ちいかわのように、もなりたくはないけど、ちいかわ族がよい子たちなのだけれどそれぞれちょっと変なところがあったりするのが個性を生んでいるように、自分らしいところは持ちつつ、基本は前向きに頑張って生きていきたい。
ろくでもないダメな部分が自分にはたくさんあって嫌になるけれど、でも全部なくしたら自分ではなくなる感じがするし、だからって今のダメさはただダメな感じなので、周りにも迷惑をかけることもあり自分も嫌なので、このままのダメさでいい、と開き直ることも違う。
だから、やはりちいかわ弱い部分を持ちつつも変わってきていたり、でもその弱い部分が仲間を助けていたりするように、このダメ部分を、もう少しいい感じに、自分もそれをチャームポイントにできる感じにとしていきたい。
単に善なるものではなく矛盾しているこの世界でいい感じに生きるには、自分自身の矛盾もいい感じに受け入れて、前向きに生きていくしかないのではないか。
そうするために、自分のダメな部分をもう少しこの世にフィットできる形に整えて、マシな感じにしていきたい。
ちいかわたちがツラい目にあってもいつも頑張っている姿を見ると、素直に「私も頑張ろう」という気持ちになれる。

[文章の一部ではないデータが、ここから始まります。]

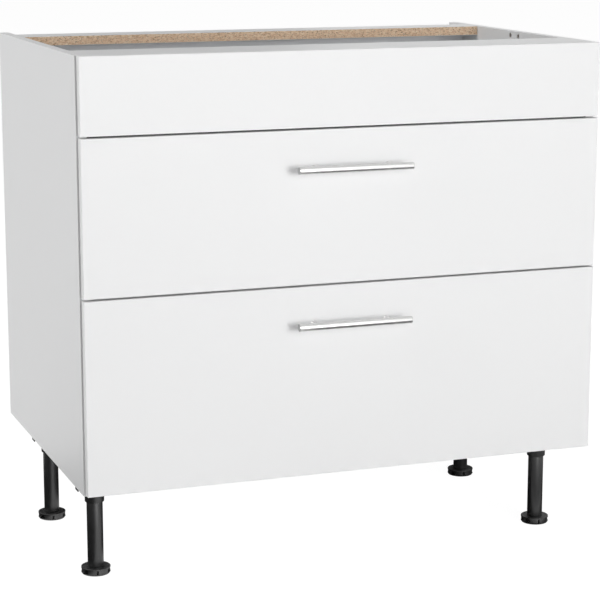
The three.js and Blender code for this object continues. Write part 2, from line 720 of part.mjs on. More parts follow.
// Front connector: a plate on the front with a channel that plugs into the hollow side,
// and a tower whose cup holds the gallery rail.
function frontConnector(base) {
  const t = CONNECTOR_STEEL;
  const face = FRONT_THICKNESS + FIT;
  const outer = SIDE_STANDOFF + SIDE_STEEL + DRAWER_FRONT_CLEARANCE;
  const inner = SIDE_INNER - SIDE_STEEL - DRAWER_FRONT_CLEARANCE;
  const plan = (points) => outline(points.map(([inward, y]) => [INNER_FACE - inward, y]));
  const low = base + SIDE_BASE + SIDE_STEEL + FIT;
  const high = base + GALLERY_AXIS + CONNECTOR_TOWER;
  const channelLow = base + SIDE_TOP - SIDE_TOP_RADIUS - CONNECTOR_HEIGHT;
  const channel = alongZ(plan([
    [outer, face],
    [inner, face],
    [inner, face + CONNECTOR_LENGTH],
    [inner - t, face + CONNECTOR_LENGTH],
    [inner - t, face + t],
    [outer + t, face + t],
    [outer + t, face + CONNECTOR_LENGTH],
    [outer, face + CONNECTOR_LENGTH],
  ]), channelLow, CONNECTOR_HEIGHT);
  const tower = alongY(outline([
    [INNER_FACE - inner, low, CONNECTOR_LOWER_CORNER],
    [INNER_FACE - outer, low, CONNECTOR_LOWER_CORNER],
    [INNER_FACE - outer, high, CONNECTOR_UPPER_CORNER],
    [INNER_FACE - inner, high, CONNECTOR_UPPER_CORNER],
  ]), face, t);
  const cup = lieAlongY(turned([
    [GALLERY_DIAMETER / 2 + FIT, face + t / 2],
    [GALLERY_CAP_DIAMETER / 2, face + t / 2],
    [GALLERY_CAP_DIAMETER / 2, face + t + GALLERY_CAP_LENGTH],
    [GALLERY_DIAMETER / 2 + FIT, face + t + GALLERY_CAP_LENGTH],
    [GALLERY_DIAMETER / 2 + FIT, face + t / 2],
  ], HOLE_SIDES)).translate(INNER_FACE - SIDE_CENTRE, 0, base + GALLERY_AXIS);
  return join([channel, tower, cup]);
}

// ---- Assembly -------------------------------------------------------------------------------------

placePair('side_panel', sidePanel(), WHITE_BOARD);
place('bottom_panel', bottomPanel(), WHITE_BOARD);
place('back_panel', backPanel(), BACK_BOARD);
const frontRailRear = CARCASS_FRONT + FRONT_RAIL_WIDTH;
const rearRailRear = REAR_RAIL_FRONT + REAR_RAIL_WIDTH;
place('front_rail', dowelledBoard(CARCASS_FRONT, frontRailRear, RAIL_LOW, frontRailDowels), WHITE_BOARD);
place('rear_rail', dowelledBoard(REAR_RAIL_FRONT, rearRailRear, RAIL_LOW, rearRailDowels), WHITE_BOARD);
place('blind_front', frontBoard(BLIND_BOTTOM, BLIND_HEIGHT), FRONT_BOARD);
placePair('blind_bracket', blindBracket(), ZINC_STEEL);

// The socket's arm is handed, so it is mirrored; tube and foot are round and keep the slots as moulded.
function placeLeg(name, side, y) {
  const x = CABINET_WIDTH / 2 - LEG_FROM_SIDE;
  const seat = new THREE.Group();
  seat.position.set(x, y, 0);
  (side < 0 ? leftHand : cabinet).add(seat);
  place(`${name}_leg_socket`, legSocket(), BLACK_PLASTIC, seat);
  const stand = new THREE.Group();
  stand.position.set(side * x, y, 0);
  cabinet.add(stand);
  place(`${name}_leg_tube`, legTube(), BLACK_PLASTIC, stand);
  place(`${name}_foot`, foot(), BLACK_PLASTIC, stand);
}

placeLeg('front_right', 1, CARCASS_FRONT + FRONT_LEG_INSET);
placeLeg('front_left', -1, CARCASS_FRONT + FRONT_LEG_INSET);
placeLeg('rear_right', 1, CARCASS_REAR - REAR_LEG_INSET);
placeLeg('rear_left', -1, CARCASS_REAR - REAR_LEG_INSET);

function placeDrawer(name, frontBottom, frontHeight) {
  const base = frontBottom + RUNNER_RISE;
  const handleHeight = frontBottom + frontHeight - HANDLE_DROP;
  place(`${name}_front`, drawerFront(frontBottom, frontHeight), FRONT_BOARD);
  place(`${name}_handle_bar`, handleBar(handleHeight), BRUSHED_STEEL);
  placePair(`${name}_handle_post`, handlePost(handleHeight), BRUSHED_STEEL);
  place(`${name}_box_bottom`, boxBottom(base), WHITE_BOARD);
  place(`${name}_box_back`, boxBack(base), WHITE_BOARD);
  placePair(`${name}_box_side`, boxSide(base), GREY_STEEL);
  placePair(`${name}_gallery_rail`, galleryRail(base), GREY_STEEL);
  placePair(`${name}_front_connector`, frontConnector(base), ZINC_STEEL);
  placePair(`${name}_runner_cabinet_member`, cabinetMember(base), ZINC_STEEL);
  placePair(`${name}_runner_middle_member`, middleMember(base), ZINC_STEEL);
  placePair(`${name}_runner_drawer_member`, drawerMember(base), ZINC_STEEL);
}

placeDrawer('upper', UPPER_FRONT_BOTTOM, UPPER_FRONT_HEIGHT);
placeDrawer('lower', LOWER_FRONT_BOTTOM, LOWER_FRONT_HEIGHT);

export default cabinet;
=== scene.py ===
import math

import bmesh
import bpy
from mathutils import Matrix, Vector


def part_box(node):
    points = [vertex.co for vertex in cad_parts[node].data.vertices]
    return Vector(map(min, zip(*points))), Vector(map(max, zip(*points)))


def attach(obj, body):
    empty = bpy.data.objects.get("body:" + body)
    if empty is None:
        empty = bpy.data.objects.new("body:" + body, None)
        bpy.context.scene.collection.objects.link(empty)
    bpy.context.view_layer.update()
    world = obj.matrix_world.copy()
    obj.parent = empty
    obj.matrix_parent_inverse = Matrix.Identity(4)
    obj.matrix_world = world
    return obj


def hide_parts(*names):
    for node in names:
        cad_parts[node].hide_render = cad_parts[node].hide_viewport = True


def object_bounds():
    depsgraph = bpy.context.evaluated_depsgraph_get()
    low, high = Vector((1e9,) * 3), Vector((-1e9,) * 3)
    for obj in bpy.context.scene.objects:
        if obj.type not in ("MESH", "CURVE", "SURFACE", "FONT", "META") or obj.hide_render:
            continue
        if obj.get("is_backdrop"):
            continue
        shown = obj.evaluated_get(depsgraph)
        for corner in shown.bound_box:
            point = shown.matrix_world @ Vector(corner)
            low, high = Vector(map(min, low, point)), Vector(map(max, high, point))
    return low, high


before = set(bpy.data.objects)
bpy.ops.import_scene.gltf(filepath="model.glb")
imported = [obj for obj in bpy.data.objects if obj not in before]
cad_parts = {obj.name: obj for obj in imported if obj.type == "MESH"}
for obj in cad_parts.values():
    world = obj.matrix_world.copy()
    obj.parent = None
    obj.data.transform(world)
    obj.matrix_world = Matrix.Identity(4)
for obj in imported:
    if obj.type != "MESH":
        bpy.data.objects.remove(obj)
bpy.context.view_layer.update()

# ---- Camera ----------------------------------------------------------------------------------------
# A long lens from the front left, a little higher than the cabinet, as the photograph was taken.
# Its place, turn and lens were fitted to the straight edges of the cabinet.
VIEW_POINT = (-1.1745, -3.2584, 1.1087)
VIEW_TURN = math.radians(20.02)
VIEW_TILT = math.radians(11.45)
VIEW_LENS = 119.36
VIEW_REACH = 200
FILM_WIDTH = 36

camera = bpy.data.objects.new("camera", bpy.data.cameras.new("camera"))
camera.data.lens = VIEW_LENS
camera.data.sensor_width = FILM_WIDTH
camera.data.clip_end = VIEW_REACH
camera.location = VIEW_POINT
camera.rotation_euler = (math.pi / 2 - VIEW_TILT, 0, -VIEW_TURN)
bpy.context.scene.collection.objects.link(camera)
bpy.context.scene.camera = camera
bpy.context.scene.view_settings.view_transform = "Standard"

# ---- Side panels, bottom and rails -----------------------------------------------------------------
# Sawn 16 mm chipboard with white melamine on both faces and a white band on the edges in sight.
# The rear edges and the front edge of the rear rail show the raw chips. In the drillings and the
# grooves the chips are mostly painted over in pale grey: painted light that lifts the shade there.
MELAMINE = (0.845, 0.848, 0.85, 1)
MELAMINE_SHADED = (0.825, 0.829, 0.832, 1)
MELAMINE_ROUGHNESS = 0.4
CHIP_STOPS = (
    (0.0, (0.26, 0.145, 0.075, 1)),
    (0.12, (0.54, 0.335, 0.20, 1)),
    (0.35, (0.78, 0.535, 0.35, 1)),
    (0.62, (0.87, 0.65, 0.455, 1)),
    (0.85, (0.92, 0.74, 0.56, 1)),
    (1.0, (0.95, 0.85, 0.70, 1)),
)
CHIP_LENGTH = 0.0034
CHIP_FLATNESS = 2.3
CHIP_SHARE = 0.62
CHIP_ROUGHER = 0.4
FINE_CHIP = CHIP_LENGTH / 2.6
FINE_SHARE = 0.26
SPLINTER = CHIP_LENGTH / 5
SPLINTER_SHARE = 0.12
BARK = (0.10, 0.05, 0.025, 1)
BARK_LENGTH = CHIP_LENGTH / 2.1
BARK_RARITY = 0.94
BARK_COVER = 0.75
# Pale grey painted into the drillings and grooves: painted light that lifts the shade in them.
HOLE_PAINTED_LIGHT = (0.72, 0.705, 0.69, 1)
HOLE_PAINTED_LIGHT_SHARE = 0.9
CLOUD_SIZE = 0.35
CLOUD_SWING = 0.05
PEARL_SIZE = 0.0011
PEARL_SHARE = 0.25
BOARD_RELIEF = (0.35, 0.00022)
FACING = 0.00035
EDGE_SKIN = 0.0001
CUT_DEPTH = 0.0006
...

かわいくていい子でいつも前向きで頑張っているのに、いいことばかりが続くわけではなくて、大変な目にあうちいかんたちだが、だからって前向きに頑張っても無ということではない。
ひどい境遇にも、非力ながらも前向きに一生懸命立ち向かうからこそ、尊いのだから。
結局、自分を変えるために誰をモデルにするか?というのが、「ちいかわです」ともいいにくいし、同じことをとりあえずしてみるわけにもいかないが、とりあえずダメでありながらも頑張って前向きに生きる、というなんとも当たり前のことになって、始めの動画にあった
「具体に落とし込めないから何やっていいのかわからないので、モデルを見つけて具体的に真似してみる」
というのはわからないままだ。
こんな風にグダグダ考えるから、変われないままで今まで来たのだろう。
まあそれはおいおい見つけるとして、
自分のろくでもない部分をそれをいい味に転嫁できるような、そして基本はよい方を目指そうとするような、そんなバランスの人間になれるよう、ちいかわ世界を踏まえつつなれたらなと思う。